Это окончательное обетование, классически выраженное у апостола Павла: «Будет Бог все во всем» (1 Кор 15:28), означает, что последняя цель и совершенный смысл всего существующего, и в первую очередь человека, состоит в таком его преображении, чтобы оно могло быть в Боге. Это пребывание в Боге и есть идеальное благо, ибо Бог есть само Благо в подлинном и полном смысле этого слова. Но достижение этого блага есть постепенный процесс, имеющий и свое направление, и свои условия, и свои критерии. Поэтому познание этого процесса и всей совокупности условий, необходимых для его нормального течения, и составляет главнейшую христианскую задачу, стоящую на пути освящения всей мировой реальности.
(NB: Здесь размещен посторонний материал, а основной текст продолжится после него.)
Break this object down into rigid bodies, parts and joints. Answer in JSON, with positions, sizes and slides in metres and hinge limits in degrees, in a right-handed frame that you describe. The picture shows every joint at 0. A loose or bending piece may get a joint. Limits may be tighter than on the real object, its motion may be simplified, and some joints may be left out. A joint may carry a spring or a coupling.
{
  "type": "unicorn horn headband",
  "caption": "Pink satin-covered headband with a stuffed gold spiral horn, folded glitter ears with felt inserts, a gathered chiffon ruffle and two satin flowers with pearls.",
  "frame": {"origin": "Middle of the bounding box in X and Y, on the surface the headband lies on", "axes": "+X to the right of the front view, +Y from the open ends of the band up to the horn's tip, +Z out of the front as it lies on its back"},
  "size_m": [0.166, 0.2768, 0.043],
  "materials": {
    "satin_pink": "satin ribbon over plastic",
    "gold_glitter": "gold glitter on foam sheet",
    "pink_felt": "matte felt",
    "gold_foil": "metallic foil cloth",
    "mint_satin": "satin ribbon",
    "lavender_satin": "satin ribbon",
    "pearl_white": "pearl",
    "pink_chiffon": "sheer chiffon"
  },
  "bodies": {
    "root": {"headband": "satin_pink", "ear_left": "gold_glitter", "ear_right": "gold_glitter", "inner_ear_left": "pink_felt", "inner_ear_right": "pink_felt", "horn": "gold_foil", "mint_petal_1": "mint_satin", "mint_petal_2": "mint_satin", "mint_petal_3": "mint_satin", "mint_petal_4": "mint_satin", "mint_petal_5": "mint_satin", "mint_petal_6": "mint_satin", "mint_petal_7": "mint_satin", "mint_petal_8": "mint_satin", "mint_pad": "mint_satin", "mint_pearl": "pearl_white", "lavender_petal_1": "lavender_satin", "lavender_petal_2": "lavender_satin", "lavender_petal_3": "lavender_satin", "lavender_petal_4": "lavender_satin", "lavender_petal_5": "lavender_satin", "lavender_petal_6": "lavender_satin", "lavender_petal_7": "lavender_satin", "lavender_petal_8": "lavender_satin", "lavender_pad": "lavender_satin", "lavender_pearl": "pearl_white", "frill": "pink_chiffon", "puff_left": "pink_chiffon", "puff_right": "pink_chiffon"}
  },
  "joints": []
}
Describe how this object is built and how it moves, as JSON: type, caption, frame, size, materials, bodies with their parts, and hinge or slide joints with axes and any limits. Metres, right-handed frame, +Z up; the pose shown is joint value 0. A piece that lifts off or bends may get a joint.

В конечном счете весь мир, а не только святые, должен стать иным («и увидел я Новое небо и Новую землю» — Откр 21:1). Он весь должен являть собой Бога. То есть человечество и весь космос должны освятиться и преобразиться по образу Воскресшего Христа. Но в этом процессе со стороны творения активную роль может играть только человек, и потому на него возлагается вся полнота ответственности за тварь (Рим 8:20—21). И здесь с особой силой проявляется значение святых людей, как стяжавших уже в условиях земного бытия Духа Святого и тем самым ставших начатком будущего всеобщего и полного освящения. С одной стороны, они являются перед лицом мира доказательством реальности иного мира и его вечных благ. С другой, своим подвигом, молитвой и духовным воздействием они пролагают путь для многих в Царство Божие. Не только их совершенная нравственная жизнь оказывается светом, свидетельствующим об Отце Небесном (Мф. 5,16), но в неизмеримо большей степени их облагодатствованность и зримые дары Духа Святого, как реальные знаки того, «что приготовил Бог любящим Его» (1 Кор 2:9), являются великим стимулом духовной жизни для спасаемых.